#### Exercise:
Everything from the line containing "plate = union(make_steering_plate(), plate_bolts())" through the line containing "before = set(bpy.data.objects)" must be quoted exactly; everything else is left out.

**** Data lines

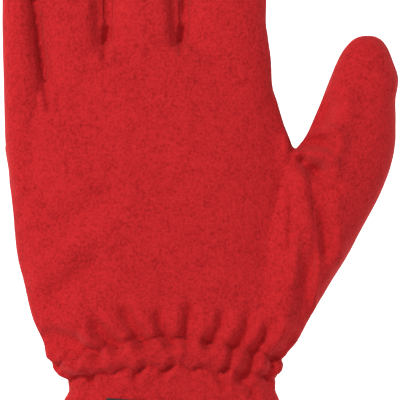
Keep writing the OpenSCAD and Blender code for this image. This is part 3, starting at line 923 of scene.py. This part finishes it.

********
**** Data lines

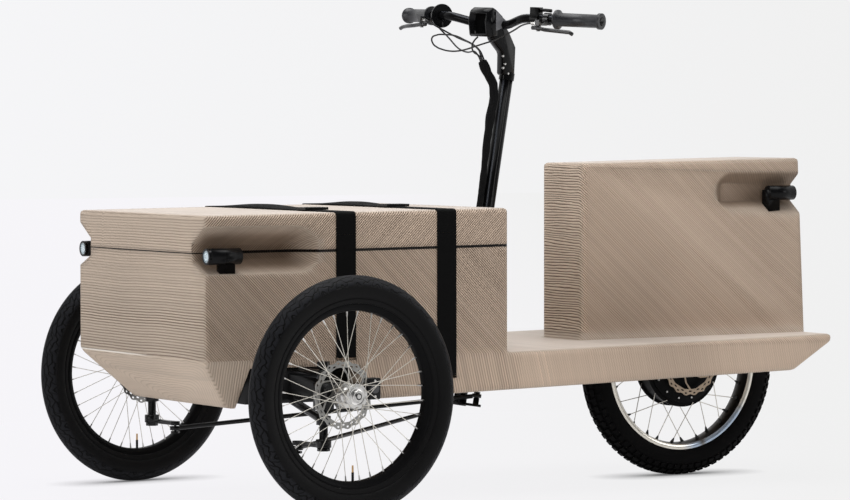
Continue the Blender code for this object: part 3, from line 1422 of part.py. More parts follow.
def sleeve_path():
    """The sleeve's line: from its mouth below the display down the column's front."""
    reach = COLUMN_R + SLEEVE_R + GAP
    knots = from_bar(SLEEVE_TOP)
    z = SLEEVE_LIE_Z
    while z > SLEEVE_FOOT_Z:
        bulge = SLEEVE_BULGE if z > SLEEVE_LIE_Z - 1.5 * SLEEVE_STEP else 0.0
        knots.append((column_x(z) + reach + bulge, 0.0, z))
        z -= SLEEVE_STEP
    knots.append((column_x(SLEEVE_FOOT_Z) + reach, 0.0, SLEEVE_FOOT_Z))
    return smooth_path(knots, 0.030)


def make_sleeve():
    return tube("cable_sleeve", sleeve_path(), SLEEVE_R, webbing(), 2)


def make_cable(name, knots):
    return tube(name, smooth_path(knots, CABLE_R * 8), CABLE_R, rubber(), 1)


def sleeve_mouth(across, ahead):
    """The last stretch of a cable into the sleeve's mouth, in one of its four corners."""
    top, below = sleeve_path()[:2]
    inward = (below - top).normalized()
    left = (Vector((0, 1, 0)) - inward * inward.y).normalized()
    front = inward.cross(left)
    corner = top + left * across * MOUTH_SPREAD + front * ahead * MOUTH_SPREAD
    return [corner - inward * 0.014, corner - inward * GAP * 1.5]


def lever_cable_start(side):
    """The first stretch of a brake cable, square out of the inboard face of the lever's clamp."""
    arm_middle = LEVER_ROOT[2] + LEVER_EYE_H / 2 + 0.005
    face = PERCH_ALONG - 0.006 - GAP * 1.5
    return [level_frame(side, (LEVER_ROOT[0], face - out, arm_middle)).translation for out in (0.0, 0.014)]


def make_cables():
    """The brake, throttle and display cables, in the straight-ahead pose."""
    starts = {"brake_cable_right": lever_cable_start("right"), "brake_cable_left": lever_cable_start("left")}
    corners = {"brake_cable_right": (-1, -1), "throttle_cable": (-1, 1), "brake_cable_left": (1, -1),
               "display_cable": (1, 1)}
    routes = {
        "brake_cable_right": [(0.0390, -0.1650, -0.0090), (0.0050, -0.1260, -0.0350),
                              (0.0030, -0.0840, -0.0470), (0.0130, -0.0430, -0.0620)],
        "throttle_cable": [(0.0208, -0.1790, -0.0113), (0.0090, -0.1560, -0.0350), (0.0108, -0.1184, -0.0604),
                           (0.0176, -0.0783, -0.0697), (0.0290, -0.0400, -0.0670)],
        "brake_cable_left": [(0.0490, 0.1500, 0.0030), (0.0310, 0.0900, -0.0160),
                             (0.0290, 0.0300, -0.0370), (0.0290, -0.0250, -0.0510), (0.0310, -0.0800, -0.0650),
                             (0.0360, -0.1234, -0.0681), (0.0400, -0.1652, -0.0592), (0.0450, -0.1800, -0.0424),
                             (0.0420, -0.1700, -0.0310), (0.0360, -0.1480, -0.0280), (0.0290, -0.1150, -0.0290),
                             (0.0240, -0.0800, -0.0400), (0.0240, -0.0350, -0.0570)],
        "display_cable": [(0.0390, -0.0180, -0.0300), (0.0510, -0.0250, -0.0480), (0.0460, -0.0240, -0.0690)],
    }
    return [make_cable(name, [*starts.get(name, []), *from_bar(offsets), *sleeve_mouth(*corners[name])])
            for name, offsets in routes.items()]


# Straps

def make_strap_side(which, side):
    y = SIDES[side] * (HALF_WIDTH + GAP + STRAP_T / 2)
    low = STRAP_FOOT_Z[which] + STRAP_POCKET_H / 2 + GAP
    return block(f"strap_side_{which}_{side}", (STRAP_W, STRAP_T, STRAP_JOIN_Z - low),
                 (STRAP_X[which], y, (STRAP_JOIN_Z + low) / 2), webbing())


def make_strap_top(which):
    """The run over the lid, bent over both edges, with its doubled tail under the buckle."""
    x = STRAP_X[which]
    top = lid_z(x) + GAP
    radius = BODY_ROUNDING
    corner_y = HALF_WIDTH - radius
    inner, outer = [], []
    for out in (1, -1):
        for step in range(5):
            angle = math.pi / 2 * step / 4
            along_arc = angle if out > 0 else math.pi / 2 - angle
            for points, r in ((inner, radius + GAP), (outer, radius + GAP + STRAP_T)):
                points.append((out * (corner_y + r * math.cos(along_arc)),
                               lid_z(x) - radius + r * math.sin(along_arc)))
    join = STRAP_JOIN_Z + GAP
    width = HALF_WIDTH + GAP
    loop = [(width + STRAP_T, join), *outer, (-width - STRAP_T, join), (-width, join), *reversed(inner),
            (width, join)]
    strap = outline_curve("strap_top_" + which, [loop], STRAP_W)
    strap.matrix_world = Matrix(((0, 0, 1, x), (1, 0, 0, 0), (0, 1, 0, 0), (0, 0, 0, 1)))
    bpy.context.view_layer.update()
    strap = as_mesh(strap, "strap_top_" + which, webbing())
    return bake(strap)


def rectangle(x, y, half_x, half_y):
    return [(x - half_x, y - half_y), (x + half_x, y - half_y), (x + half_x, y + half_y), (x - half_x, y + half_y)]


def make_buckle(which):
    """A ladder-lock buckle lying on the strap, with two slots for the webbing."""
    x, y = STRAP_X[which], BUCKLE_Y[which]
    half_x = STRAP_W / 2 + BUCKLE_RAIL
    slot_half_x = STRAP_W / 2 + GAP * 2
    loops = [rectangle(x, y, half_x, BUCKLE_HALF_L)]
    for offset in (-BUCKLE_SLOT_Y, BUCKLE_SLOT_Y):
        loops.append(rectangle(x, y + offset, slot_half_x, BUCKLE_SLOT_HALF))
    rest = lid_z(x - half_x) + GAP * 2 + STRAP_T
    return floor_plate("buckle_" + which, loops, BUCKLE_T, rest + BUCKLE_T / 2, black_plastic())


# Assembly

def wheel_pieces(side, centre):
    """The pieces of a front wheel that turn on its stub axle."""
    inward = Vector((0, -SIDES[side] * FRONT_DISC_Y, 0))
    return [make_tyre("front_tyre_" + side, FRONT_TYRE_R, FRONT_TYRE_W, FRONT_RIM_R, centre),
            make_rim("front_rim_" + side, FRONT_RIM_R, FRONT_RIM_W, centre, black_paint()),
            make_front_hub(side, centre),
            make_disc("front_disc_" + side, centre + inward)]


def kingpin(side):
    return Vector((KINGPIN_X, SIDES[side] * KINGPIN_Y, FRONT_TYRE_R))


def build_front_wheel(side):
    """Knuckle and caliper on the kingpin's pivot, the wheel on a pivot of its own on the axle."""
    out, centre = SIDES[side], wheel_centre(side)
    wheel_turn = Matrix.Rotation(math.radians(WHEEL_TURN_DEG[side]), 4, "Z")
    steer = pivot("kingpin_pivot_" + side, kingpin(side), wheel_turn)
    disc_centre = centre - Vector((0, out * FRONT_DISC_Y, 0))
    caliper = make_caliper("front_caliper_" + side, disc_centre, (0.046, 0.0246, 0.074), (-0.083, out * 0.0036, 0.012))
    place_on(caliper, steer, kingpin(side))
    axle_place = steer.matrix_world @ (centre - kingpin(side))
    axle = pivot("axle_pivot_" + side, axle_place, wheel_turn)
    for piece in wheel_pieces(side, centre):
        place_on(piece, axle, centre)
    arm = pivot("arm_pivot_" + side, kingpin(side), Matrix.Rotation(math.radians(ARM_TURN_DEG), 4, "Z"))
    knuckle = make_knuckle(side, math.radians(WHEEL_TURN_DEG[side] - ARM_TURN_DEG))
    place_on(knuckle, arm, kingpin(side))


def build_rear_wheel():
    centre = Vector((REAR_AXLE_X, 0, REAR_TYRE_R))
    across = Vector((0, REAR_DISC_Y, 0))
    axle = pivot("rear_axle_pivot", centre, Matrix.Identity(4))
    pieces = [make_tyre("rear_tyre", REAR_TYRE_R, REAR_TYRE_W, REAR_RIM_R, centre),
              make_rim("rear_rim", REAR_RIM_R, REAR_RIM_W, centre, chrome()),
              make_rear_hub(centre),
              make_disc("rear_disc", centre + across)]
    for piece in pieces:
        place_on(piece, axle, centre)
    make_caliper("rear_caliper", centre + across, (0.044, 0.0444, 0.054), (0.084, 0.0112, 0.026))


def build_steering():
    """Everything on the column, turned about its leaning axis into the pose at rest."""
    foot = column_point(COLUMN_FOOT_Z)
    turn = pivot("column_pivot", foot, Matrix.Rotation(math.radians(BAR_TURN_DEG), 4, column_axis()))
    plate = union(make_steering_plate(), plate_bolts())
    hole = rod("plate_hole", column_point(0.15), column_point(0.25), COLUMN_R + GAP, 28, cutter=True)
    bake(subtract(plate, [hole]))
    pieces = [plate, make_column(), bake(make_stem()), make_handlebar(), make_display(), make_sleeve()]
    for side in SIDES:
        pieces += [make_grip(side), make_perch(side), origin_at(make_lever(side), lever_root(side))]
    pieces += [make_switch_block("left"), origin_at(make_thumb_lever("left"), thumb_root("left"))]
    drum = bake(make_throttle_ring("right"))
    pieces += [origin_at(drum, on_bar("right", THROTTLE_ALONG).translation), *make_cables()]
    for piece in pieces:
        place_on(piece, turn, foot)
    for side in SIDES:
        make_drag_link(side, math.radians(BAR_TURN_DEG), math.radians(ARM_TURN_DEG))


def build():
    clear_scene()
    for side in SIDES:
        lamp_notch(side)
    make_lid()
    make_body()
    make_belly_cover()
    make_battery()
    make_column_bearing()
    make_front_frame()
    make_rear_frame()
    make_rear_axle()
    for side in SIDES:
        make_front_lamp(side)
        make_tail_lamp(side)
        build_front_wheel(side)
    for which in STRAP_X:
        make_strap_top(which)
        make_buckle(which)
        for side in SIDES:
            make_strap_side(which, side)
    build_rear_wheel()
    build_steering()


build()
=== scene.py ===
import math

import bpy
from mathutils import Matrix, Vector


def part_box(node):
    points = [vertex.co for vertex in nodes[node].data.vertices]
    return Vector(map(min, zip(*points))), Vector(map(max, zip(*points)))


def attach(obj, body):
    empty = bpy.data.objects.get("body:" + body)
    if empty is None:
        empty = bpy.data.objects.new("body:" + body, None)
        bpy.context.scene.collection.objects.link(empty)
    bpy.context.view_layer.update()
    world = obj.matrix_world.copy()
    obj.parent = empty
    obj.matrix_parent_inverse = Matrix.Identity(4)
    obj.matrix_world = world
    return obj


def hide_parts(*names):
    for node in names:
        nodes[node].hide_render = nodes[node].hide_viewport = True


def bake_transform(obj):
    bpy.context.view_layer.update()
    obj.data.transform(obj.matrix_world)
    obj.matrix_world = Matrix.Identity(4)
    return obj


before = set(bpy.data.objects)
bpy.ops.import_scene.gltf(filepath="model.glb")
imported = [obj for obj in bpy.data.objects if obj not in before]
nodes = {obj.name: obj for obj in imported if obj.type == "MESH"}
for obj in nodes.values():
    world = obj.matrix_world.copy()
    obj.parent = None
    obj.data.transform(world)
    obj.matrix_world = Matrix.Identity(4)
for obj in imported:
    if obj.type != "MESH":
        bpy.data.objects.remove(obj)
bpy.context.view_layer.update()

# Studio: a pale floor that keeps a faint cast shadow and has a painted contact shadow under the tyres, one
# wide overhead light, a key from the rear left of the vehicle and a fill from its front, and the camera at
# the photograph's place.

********

#### The solution:
    plate = union(make_steering_plate(), plate_bolts())
    hole = rod("plate_hole", column_point(0.15), column_point(0.25), COLUMN_R + GAP, 28, cutter=True)
    bake(subtract(plate, [hole]))
    pieces = [plate, make_column(), bake(make_stem()), make_handlebar(), make_display(), make_sleeve()]
    for side in SIDES:
        pieces += [make_grip(side), make_perch(side), origin_at(make_lever(side), lever_root(side))]
    pieces += [make_switch_block("left"), origin_at(make_thumb_lever("left"), thumb_root("left"))]
    drum = bake(make_throttle_ring("right"))
    pieces += [origin_at(drum, on_bar("right", THROTTLE_ALONG).translation), *make_cables()]
    for piece in pieces:
        place_on(piece, turn, foot)
    for side in SIDES:
        make_drag_link(side, math.radians(BAR_TURN_DEG), math.radians(ARM_TURN_DEG))


def build():
    clear_scene()
    for side in SIDES:
        lamp_notch(side)
    make_lid()
    make_body()
    make_belly_cover()
    make_battery()
    make_column_bearing()
    make_front_frame()
    make_rear_frame()
    make_rear_axle()
    for side in SIDES:
        make_front_lamp(side)
        make_tail_lamp(side)
        build_front_wheel(side)
    for which in STRAP_X:
        make_strap_top(which)
        make_buckle(which)
        for side in SIDES:
            make_strap_side(which, side)
    build_rear_wheel()
    build_steering()


build()
=== scene.py ===
import math

import bpy
from mathutils import Matrix, Vector


def part_box(node):
    points = [vertex.co for vertex in nodes[node].data.vertices]
    return Vector(map(min, zip(*points))), Vector(map(max, zip(*points)))


def attach(obj, body):
    empty = bpy.data.objects.get("body:" + body)
    if empty is None:
        empty = bpy.data.objects.new("body:" + body, None)
        bpy.context.scene.collection.objects.link(empty)
    bpy.context.view_layer.update()
    world = obj.matrix_world.copy()
    obj.parent = empty
    obj.matrix_parent_inverse = Matrix.Identity(4)
    obj.matrix_world = world
    return obj


def hide_parts(*names):
    for node in names:
        nodes[node].hide_render = nodes[node].hide_viewport = True


def bake_transform(obj):
    bpy.context.view_layer.update()
    obj.data.transform(obj.matrix_world)
    obj.matrix_world = Matrix.Identity(4)
    return obj


before = set(bpy.data.objects)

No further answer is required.